司徒冥说着,将被子给她盖好,再一次在她身旁坐了下来。
多久多久,两个人一句话也没有说。
就这么安静地坐在病房里,任心狂乱地跳动。
洛颜不知道为什么,那一晚,彻彻底底地失眠,看着他守在身边的样子,冰冷的心逐渐温暖起来,缓慢地跳动着。
他究竟知不知道,这副疲惫慵懒的样子,该死的迷人?
洛颜怔怔地看着他的侧脸,迷蒙,依赖。
她不想依赖别人,可是这一刻,在她无比虚弱的时候,她确确实实地开始想要依赖他。
难怪,女人生病的时候最软弱,就是如此。
当第二天晚上洛颜回到家中的时候,突然发现自己已经好几天没有去“醉生梦死”了,看了眼墙上的钟表,已经指向了十二点。
算了,还是明天再去吧。
洛颜慵懒地泡了个澡,就将自己扔在大床上,百无聊赖地胡乱思考着。
或许,她真的应该找份工作去。
“醉生梦死”并不适合她这种不是夜猫子的人经营。过了二十几年循规蹈矩的生活,偶尔寻个刺激什么的还行,可是若让她今后都要白天睡晚上玩,那岂不是要了她的命!
她拿起今天的报纸,随意扫了一眼,便被上面的巨幅标题和照片惊得说不出话来。
游玄轩和夏如冰,竟然火速订婚了。
才过了一天,他们两个还真是有效率。
想起前天晚上游玄轩对她说的话,想起那一晚他站在她身边执起她的手,像极了一个优雅高贵的王子。
这个男人,终究不属于她。
而他的誓言,也随之烟消云散。
洛颜紧抿着唇,盯着上面两人的合影,般配得恰到好处,不知是演技太高还是真情流露,竟然站在一起时那么自然,没有半分尴尬与无奈。
不知过了多久,她终于沉沉睡去,这一觉,一直睡到了第二天早上九点。
天蒙蒙的,在下雾。
就这么懒散的一个天气,洛颜还是起床了。就算是被抛弃,日子还是要继续。
她换上一袭长裙,纤细的身体套在那大大的裙摆里,走起路来像极了一只展翅的蝴蝶,薄若蝉翼的睫毛忽闪着,惹人暇思。

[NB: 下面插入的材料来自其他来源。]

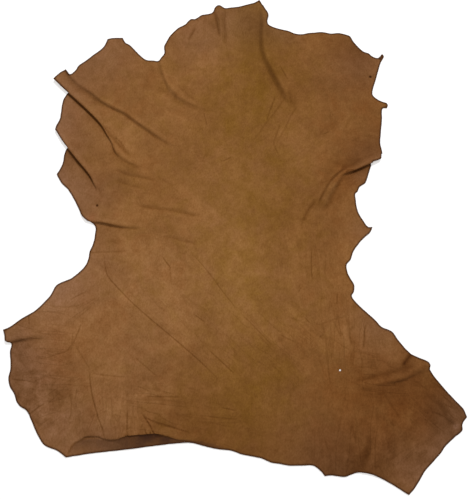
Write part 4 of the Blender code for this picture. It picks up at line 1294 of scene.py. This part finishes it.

门开着,她看向眼前倚靠在门边的男人,侧对着她,修长白皙的手指间夹着烟,快要烧到烟蒂。他低着头深思,寂寞而深沉的身影一下子刺痛了她的眼睛。
恍如隔世,宛若当初。
她一瞬间觉得,当初的司徒冥,又回来了。那近乎是梦境中的感觉,飘忽而不真实。
只是她不懂,才一天没有见,他怎么会在这里?守在她家门口?
淡薄的阳光洒在细碎地洒在他的面庞上,散发出柔和的光芒。他不知站了多久,脚边,满是熄灭的烟头。
而他,一夜未睡,眼眸里已然出现了血丝。
缓缓地,他看向她,薄唇勾出一个好看的弧度,勾魂摄魄般的迷人绽放。他将手中的眼捻灭,扔在地上,腰背挺直站立在她面前,凉薄的笑容不知何时添了几许温柔,沙哑而魅惑道,“拿户口本。”
她一时耳朵失聪,半晌愣是没反应过来他在说什么。
只觉得,他这样站在她面前,她的所有感官触觉都形同虚设,敏捷的大脑也被他冲击得无法正常运转。
美色啊美色!
自古英雄难过美人关。而她洛颜,见过多少帅哥美男,却还是抵不过司徒冥一个浅笑。
“去拿户口本,快点。”
他又重复了一遍,从未有过的焦急和紧张。看着她急忙跑进又跑出,唇边的弧度忍不住又加大了几分。
她始终没有反应过来他究竟要做什么。
只是觉得,眼下司徒冥就算是要她拿刀出去砍人,她恐怕也会照做不误。
她坐上兰博基尼,忍不住问了一句,“你什么时候来的?怎么不按门铃?”
“因为我一直在想一个问题。”
“什么?”
“我在想,”他看了她一眼,“现在来不来得及。”
他在她的门外站了一夜,抽了一夜的烟,也想了一整夜。他承认,从一开始,他就没有正视过自己的态度,正视过自己的感情。